> Modeling code records
- - -

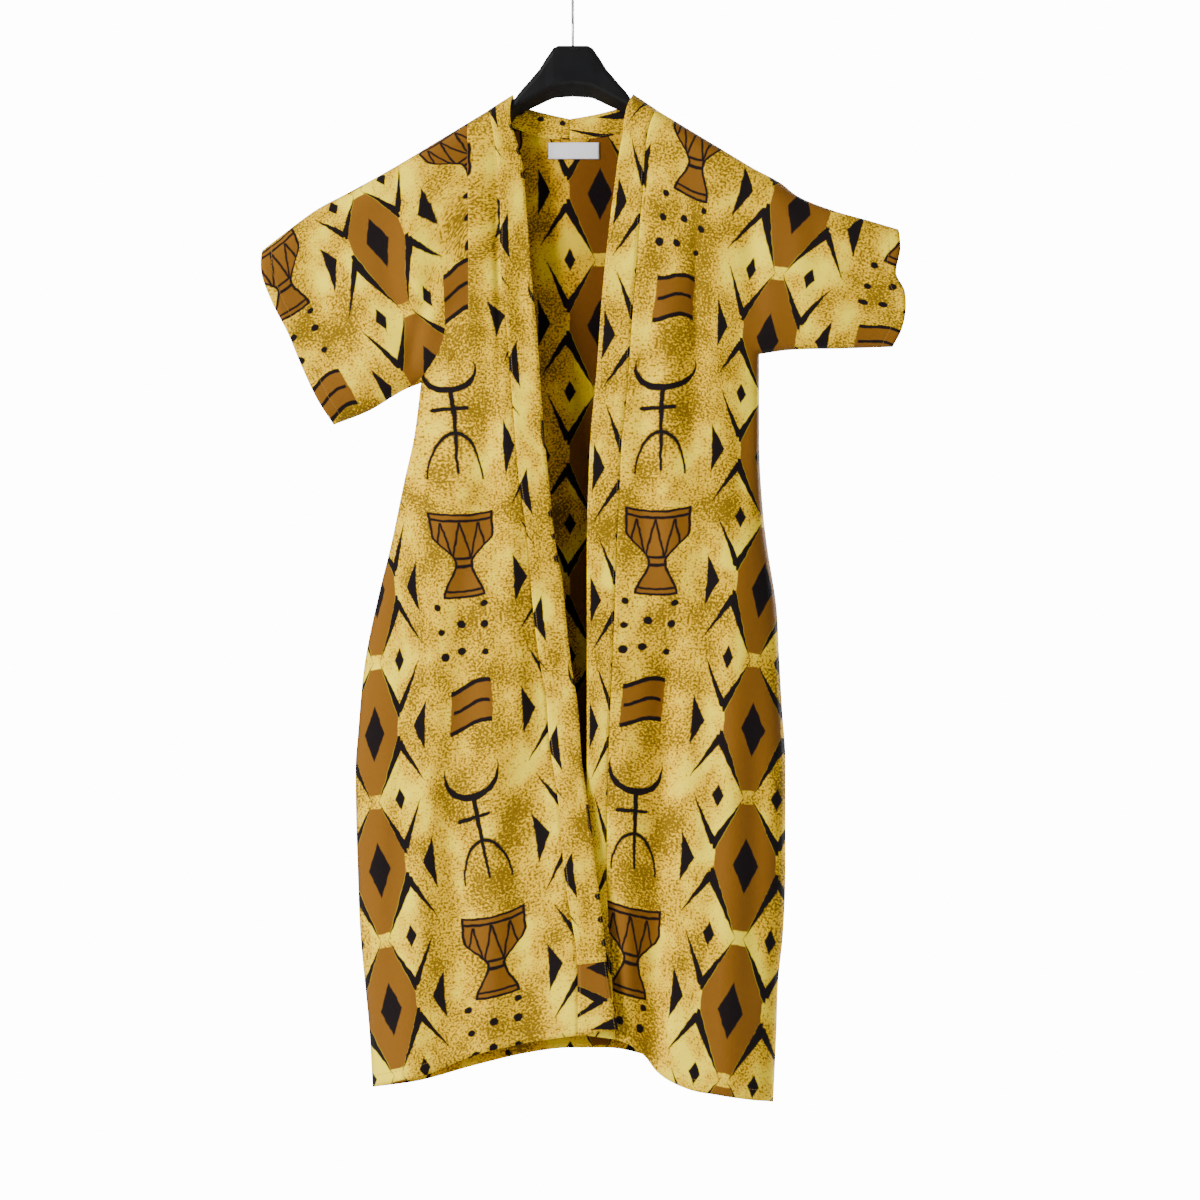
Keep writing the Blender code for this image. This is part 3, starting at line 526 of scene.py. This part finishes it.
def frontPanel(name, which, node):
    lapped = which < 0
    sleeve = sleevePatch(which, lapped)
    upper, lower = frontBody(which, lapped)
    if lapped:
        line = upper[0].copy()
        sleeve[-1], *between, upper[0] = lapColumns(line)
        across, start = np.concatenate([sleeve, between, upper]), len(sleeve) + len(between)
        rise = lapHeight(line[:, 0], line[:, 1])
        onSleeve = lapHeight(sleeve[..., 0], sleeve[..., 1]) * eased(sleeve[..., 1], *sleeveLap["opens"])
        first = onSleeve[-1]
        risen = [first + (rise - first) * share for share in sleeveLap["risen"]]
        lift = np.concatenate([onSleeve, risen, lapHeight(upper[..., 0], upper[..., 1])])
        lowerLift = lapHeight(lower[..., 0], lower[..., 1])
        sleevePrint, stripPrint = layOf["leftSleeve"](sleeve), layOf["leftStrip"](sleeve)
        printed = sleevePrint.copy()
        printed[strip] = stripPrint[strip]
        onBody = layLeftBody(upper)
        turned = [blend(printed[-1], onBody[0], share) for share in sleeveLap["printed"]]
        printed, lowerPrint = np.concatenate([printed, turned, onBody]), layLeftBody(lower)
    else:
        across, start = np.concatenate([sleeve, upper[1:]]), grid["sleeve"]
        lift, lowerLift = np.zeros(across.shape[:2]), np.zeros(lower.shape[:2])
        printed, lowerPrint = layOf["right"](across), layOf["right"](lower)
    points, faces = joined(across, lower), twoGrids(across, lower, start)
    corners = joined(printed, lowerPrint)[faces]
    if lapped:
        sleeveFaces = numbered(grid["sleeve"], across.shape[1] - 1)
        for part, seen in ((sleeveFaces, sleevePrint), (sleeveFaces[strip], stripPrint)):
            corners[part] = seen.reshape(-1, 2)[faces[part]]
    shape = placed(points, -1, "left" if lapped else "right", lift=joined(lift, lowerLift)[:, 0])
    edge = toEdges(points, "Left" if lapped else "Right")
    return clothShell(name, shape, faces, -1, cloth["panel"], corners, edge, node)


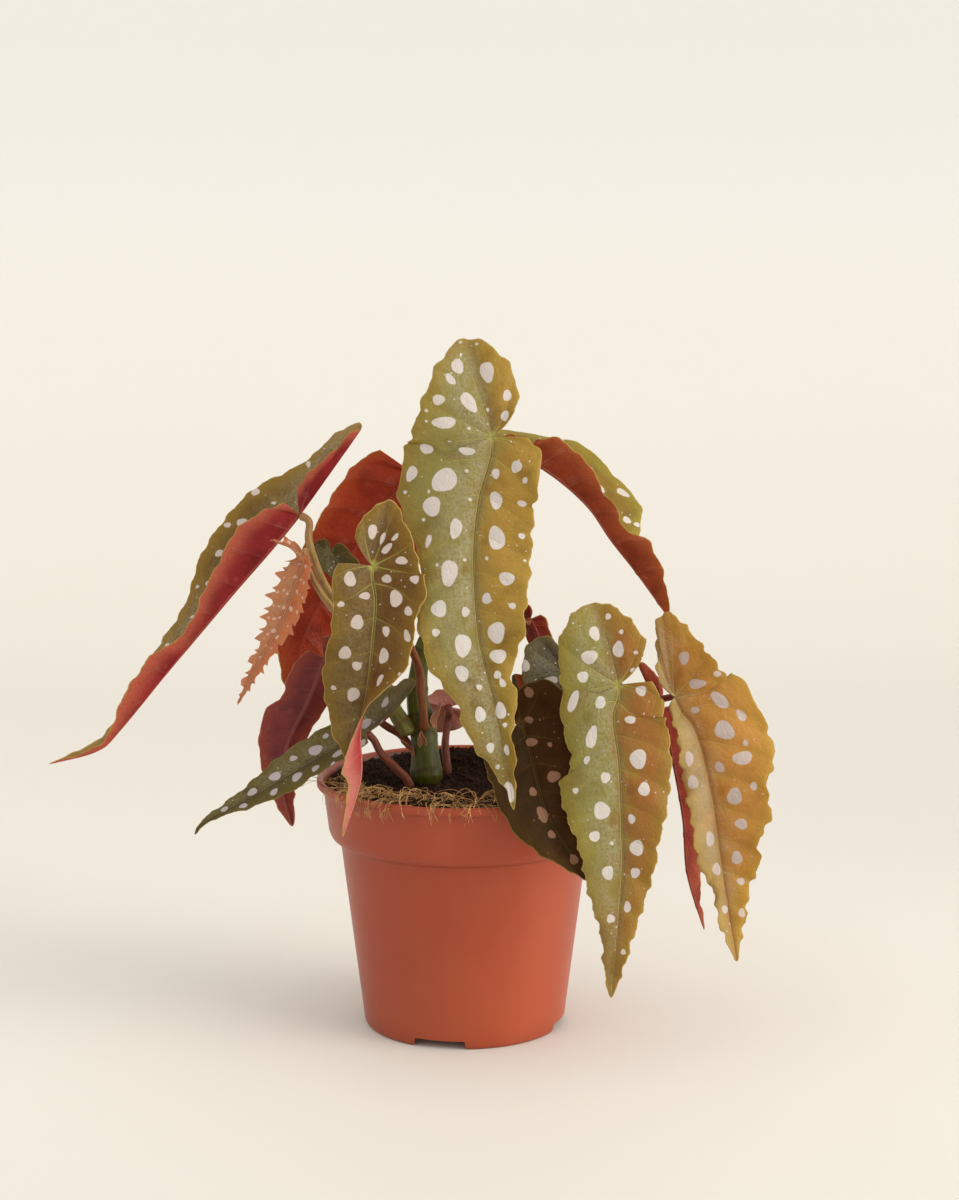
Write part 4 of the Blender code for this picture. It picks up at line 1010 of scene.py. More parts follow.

- - -

> Goal
Repeat the records exactly, including every line.

> Written response
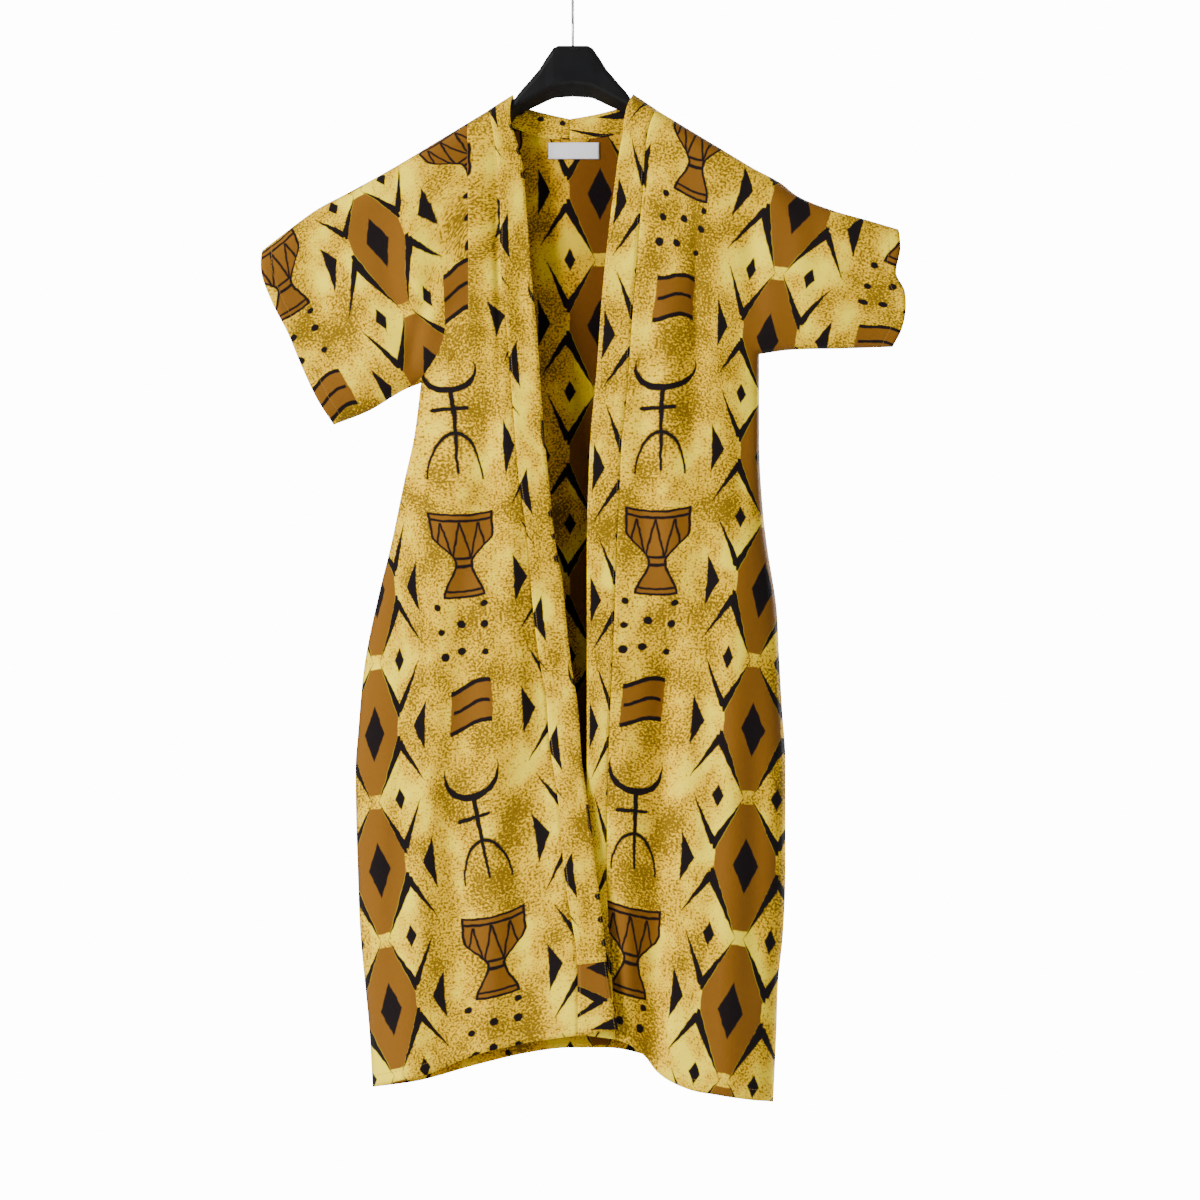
Keep writing the Blender code for this image. This is part 3, starting at line 526 of scene.py. This part finishes it.
def frontPanel(name, which, node):
    lapped = which < 0
    sleeve = sleevePatch(which, lapped)
    upper, lower = frontBody(which, lapped)
    if lapped:
        line = upper[0].copy()
        sleeve[-1], *between, upper[0] = lapColumns(line)
        across, start = np.concatenate([sleeve, between, upper]), len(sleeve) + len(between)
        rise = lapHeight(line[:, 0], line[:, 1])
        onSleeve = lapHeight(sleeve[..., 0], sleeve[..., 1]) * eased(sleeve[..., 1], *sleeveLap["opens"])
        first = onSleeve[-1]
        risen = [first + (rise - first) * share for share in sleeveLap["risen"]]
        lift = np.concatenate([onSleeve, risen, lapHeight(upper[..., 0], upper[..., 1])])
        lowerLift = lapHeight(lower[..., 0], lower[..., 1])
        sleevePrint, stripPrint = layOf["leftSleeve"](sleeve), layOf["leftStrip"](sleeve)
        printed = sleevePrint.copy()
        printed[strip] = stripPrint[strip]
        onBody = layLeftBody(upper)
        turned = [blend(printed[-1], onBody[0], share) for share in sleeveLap["printed"]]
        printed, lowerPrint = np.concatenate([printed, turned, onBody]), layLeftBody(lower)
    else:
        across, start = np.concatenate([sleeve, upper[1:]]), grid["sleeve"]
        lift, lowerLift = np.zeros(across.shape[:2]), np.zeros(lower.shape[:2])
        printed, lowerPrint = layOf["right"](across), layOf["right"](lower)
    points, faces = joined(across, lower), twoGrids(across, lower, start)
    corners = joined(printed, lowerPrint)[faces]
    if lapped:
        sleeveFaces = numbered(grid["sleeve"], across.shape[1] - 1)
        for part, seen in ((sleeveFaces, sleevePrint), (sleeveFaces[strip], stripPrint)):
            corners[part] = seen.reshape(-1, 2)[faces[part]]
    shape = placed(points, -1, "left" if lapped else "right", lift=joined(lift, lowerLift)[:, 0])
    edge = toEdges(points, "Left" if lapped else "Right")
    return clothShell(name, shape, faces, -1, cloth["panel"], corners, edge, node)


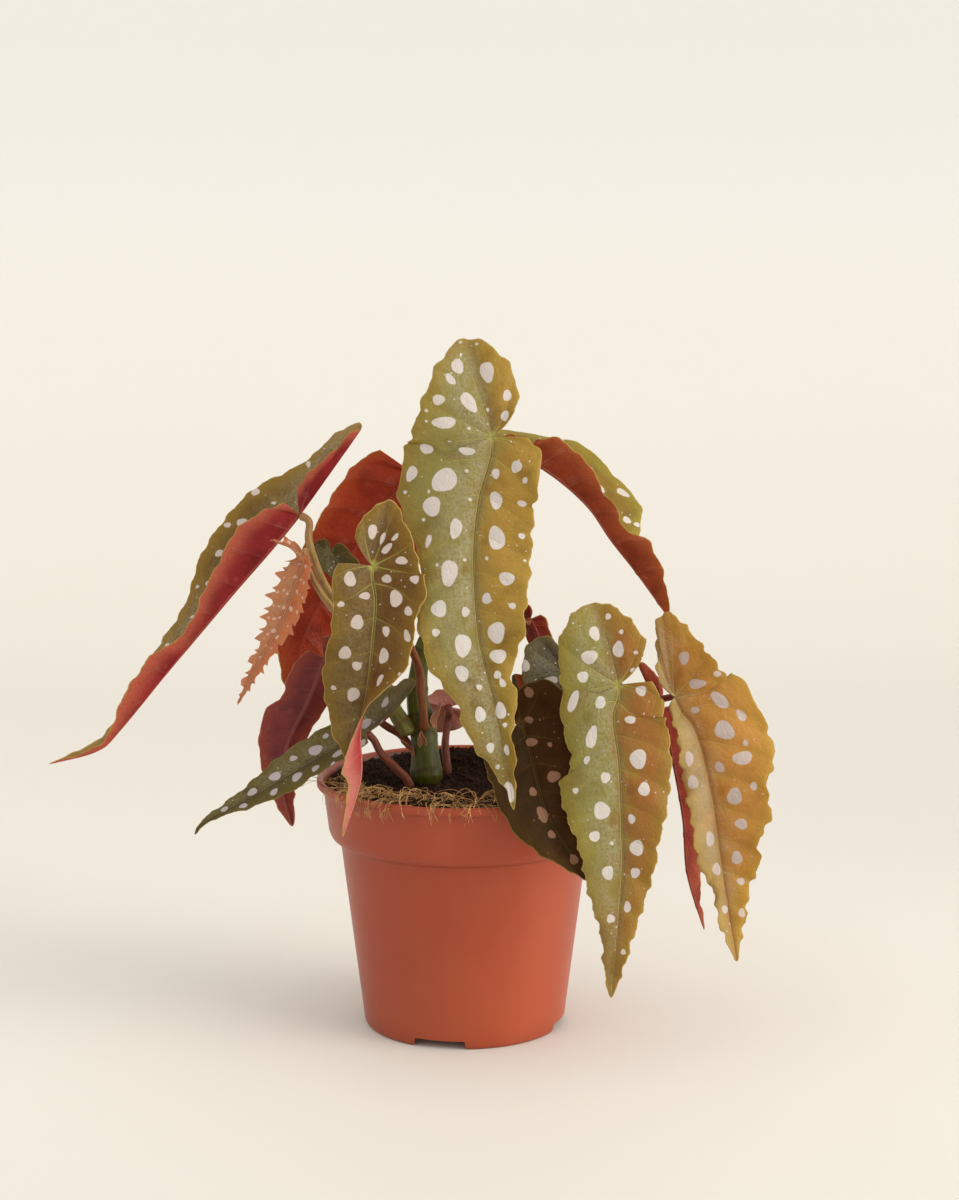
Write part 4 of the Blender code for this picture. It picks up at line 1010 of scene.py. More parts follow.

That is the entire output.